Despite the frantic efforts of players, spectators and emergency services he could not be revived, and died on the field.
He leaves his wife, Nisha Hareesh, and their 3-year-old daughter, Gowri, along with friends, teammates and colleagues, who were baffled by the fit and healthy man’s sudden death.
Members of his second grade Green Island club side gathered with family at his Mosgiel home yesterday, comforting his wife and daughter. Originally from Kochi (Cochin) in the southern Indian state of Kerala, Mr Hareesh came to New Zealand about five years ago to marry his wife, who was already in the country.
Friends and family said Mr Hareesh would start his night-shift job at Otago Daily Times publisher Allied Press at 9.30pm and work through the night, before returning home to look after his daughter while his wife worked as an intensive care nurse at the Southern District Health Board.
His brother-in-law, who declined to be named, said he and another brother subjected Mr Hareesh to a tough interview ahead of the proposed arranged marriage to Nisha.
They were impressed with his kind and genuine nature, as well as his knowledge of cricket, he said.
"We hassled him ... and he passed with flying colours."

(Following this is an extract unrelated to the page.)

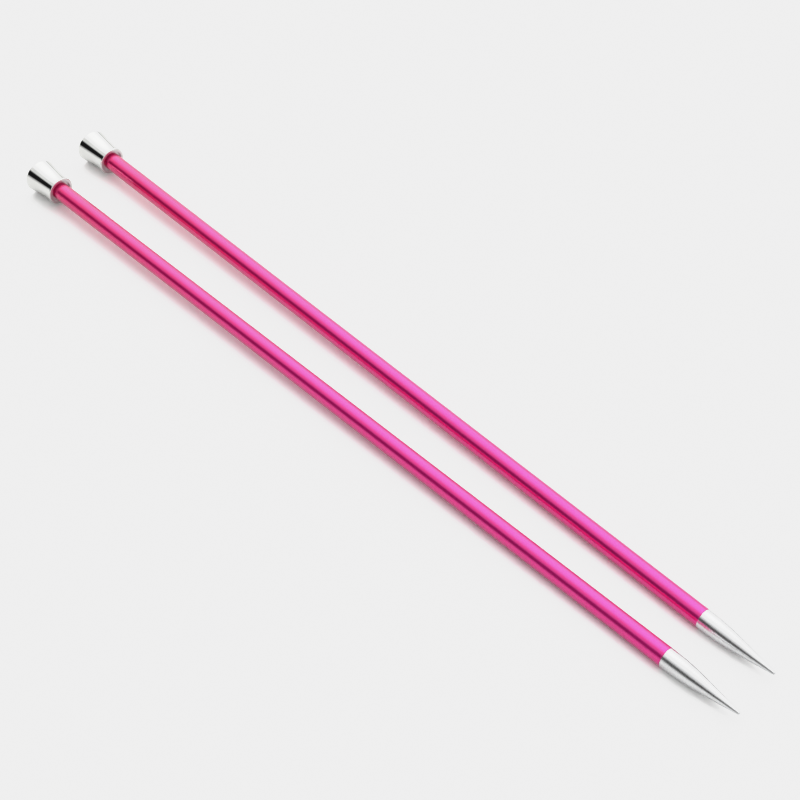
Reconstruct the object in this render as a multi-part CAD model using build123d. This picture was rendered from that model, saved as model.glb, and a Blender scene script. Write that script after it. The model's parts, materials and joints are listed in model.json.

He understood the body would be released to the family today or tomorrow before being repatriated to India.
His visibly emotional teammates described him as an excellent all-rounder who opened both bowling and batting, bowling right-arm medium pace and batting left-handed, and able to swing the ball both ways.

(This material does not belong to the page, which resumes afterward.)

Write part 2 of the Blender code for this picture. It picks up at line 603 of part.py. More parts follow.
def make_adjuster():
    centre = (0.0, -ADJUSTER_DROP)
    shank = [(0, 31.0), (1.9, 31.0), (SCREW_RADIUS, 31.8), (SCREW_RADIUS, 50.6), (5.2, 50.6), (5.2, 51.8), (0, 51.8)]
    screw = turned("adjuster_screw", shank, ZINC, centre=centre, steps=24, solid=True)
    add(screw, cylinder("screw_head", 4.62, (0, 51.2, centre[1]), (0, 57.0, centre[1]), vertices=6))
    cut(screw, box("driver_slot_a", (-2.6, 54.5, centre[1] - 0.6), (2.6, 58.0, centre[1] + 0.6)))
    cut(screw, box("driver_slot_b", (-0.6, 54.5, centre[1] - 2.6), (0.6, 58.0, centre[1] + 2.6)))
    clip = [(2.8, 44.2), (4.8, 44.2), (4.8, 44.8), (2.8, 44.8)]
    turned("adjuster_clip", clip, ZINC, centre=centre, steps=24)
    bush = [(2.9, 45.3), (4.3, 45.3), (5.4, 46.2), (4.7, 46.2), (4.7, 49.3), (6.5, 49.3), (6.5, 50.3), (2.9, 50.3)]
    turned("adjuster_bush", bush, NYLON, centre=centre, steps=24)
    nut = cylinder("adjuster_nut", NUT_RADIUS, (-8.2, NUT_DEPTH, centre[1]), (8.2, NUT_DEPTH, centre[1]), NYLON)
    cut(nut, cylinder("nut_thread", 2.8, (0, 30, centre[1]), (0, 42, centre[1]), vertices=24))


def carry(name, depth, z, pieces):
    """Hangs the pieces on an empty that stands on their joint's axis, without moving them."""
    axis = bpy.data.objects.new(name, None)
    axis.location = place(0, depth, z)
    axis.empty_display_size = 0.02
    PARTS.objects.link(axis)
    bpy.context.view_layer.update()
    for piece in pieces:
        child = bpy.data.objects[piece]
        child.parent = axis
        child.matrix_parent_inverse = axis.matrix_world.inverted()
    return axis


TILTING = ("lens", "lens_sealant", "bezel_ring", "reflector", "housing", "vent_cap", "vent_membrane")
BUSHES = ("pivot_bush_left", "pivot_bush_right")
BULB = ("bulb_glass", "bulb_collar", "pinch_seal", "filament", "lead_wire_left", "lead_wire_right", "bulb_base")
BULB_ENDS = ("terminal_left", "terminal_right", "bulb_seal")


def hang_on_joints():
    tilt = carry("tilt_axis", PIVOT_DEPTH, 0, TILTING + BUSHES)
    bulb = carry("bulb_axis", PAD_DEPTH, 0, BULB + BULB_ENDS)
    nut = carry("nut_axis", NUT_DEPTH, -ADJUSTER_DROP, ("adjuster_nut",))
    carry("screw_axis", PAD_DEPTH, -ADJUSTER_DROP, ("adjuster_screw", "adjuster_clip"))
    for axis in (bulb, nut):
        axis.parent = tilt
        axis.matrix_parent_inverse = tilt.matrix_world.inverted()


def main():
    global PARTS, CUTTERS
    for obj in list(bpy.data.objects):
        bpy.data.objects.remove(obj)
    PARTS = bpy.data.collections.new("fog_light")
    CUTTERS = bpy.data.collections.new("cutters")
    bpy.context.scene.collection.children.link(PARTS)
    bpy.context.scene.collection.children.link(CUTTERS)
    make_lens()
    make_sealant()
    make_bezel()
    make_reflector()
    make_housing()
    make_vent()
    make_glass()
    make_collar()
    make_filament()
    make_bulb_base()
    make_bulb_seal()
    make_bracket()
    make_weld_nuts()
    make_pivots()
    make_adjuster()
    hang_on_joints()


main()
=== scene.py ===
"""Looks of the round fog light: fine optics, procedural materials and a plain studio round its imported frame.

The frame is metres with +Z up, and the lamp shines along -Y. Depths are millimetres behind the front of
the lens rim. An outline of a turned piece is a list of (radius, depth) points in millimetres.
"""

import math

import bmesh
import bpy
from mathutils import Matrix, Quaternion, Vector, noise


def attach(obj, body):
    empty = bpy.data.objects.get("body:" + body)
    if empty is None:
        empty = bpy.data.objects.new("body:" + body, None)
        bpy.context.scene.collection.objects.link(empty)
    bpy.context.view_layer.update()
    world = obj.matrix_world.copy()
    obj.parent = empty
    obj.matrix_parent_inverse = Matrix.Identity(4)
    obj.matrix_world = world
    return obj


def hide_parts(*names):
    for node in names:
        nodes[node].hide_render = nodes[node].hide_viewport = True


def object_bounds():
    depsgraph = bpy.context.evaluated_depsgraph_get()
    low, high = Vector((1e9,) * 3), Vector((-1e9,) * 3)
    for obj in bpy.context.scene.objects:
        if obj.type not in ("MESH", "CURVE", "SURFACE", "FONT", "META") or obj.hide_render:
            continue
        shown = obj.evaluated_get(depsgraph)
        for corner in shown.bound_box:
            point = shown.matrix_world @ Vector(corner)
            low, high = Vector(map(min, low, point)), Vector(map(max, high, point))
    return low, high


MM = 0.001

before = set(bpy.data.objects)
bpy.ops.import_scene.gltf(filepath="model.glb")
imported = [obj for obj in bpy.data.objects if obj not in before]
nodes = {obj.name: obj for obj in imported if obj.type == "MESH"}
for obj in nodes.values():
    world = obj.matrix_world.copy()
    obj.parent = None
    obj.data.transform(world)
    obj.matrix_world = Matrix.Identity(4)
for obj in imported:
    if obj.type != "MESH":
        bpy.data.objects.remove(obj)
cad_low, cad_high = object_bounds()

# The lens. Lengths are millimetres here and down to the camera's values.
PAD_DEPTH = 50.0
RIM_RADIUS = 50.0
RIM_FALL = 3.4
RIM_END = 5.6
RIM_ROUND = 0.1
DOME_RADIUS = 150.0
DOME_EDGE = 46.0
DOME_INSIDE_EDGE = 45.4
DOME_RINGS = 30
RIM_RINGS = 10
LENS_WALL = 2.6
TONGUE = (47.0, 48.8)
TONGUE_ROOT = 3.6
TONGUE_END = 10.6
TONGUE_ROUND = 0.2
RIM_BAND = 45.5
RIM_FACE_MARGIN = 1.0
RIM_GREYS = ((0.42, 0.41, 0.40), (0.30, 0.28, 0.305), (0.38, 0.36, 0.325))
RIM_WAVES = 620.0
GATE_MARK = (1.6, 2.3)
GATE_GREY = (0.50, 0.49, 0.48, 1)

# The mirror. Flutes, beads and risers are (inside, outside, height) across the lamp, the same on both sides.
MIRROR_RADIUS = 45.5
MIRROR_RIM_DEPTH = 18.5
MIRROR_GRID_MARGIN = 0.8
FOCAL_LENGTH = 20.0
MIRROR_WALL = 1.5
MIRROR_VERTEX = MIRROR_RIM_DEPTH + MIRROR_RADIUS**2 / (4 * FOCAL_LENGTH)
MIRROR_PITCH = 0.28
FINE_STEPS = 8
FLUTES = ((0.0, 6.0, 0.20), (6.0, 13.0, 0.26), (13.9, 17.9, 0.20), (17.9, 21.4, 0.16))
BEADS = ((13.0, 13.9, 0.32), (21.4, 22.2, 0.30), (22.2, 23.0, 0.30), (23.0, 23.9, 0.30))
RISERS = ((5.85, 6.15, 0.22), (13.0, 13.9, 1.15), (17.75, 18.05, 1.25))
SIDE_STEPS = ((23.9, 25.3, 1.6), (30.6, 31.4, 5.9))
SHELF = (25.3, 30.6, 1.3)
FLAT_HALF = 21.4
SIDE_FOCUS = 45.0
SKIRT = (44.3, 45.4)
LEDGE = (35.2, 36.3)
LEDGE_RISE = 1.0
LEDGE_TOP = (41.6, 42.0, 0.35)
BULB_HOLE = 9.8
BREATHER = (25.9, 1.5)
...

He had named the second-grade side, composed of players from the subcontinent including many Malayalees (the majority ethnic group in Kerala), "Super Chunkz", referring to the word for friend in the Malayalam language.
Teammate Cyrus Barnabas said Mr Hareesh had three wishes for the team ahead of the game on Saturday: to score 250, bat their 50 overs and for one player to score a century. Batting first against Albion, they had achieved all three goals, while Mr Barnabas had been the one to score a hundred, supported at the end of his innings by Mr Hareesh who ended on about 30 not out.

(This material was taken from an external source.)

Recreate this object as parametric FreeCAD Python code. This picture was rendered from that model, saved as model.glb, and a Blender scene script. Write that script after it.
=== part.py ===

The team had been in the field for only about 10 overs when Mr Hareesh, who had bowled two overs, sat down on the pitch, initially complaining of shortness of breath before losing consciousness. Friends and family said he did not have any pre-existing conditions and were at a loss to explain what happened.
Mr Hareesh earned an undergraduate degree in computer science engineering in Kochi before heading to England, where he undertook an MBA at Middlesex University.
He began at Allied Press about five years ago in an entry level role.
Print manager Russell Depree said because Mr Hareesh showed promise and was extremely reliable, he was soon offered the important job of reel hand in the press room, ensuring the reliable supply of reels of newsprint to the presses.
"He was successful in that — he was always very willing, very friendly."
Green Island Cricket Club president John Moyle thanked
Mr Hareesh’s teammates, members of the public and emergency services for their efforts, and offered his condolences to Mr Hareesh’s family.
The club had enlisted the help of Victim Support for both teams playing that day and anyone else who required it.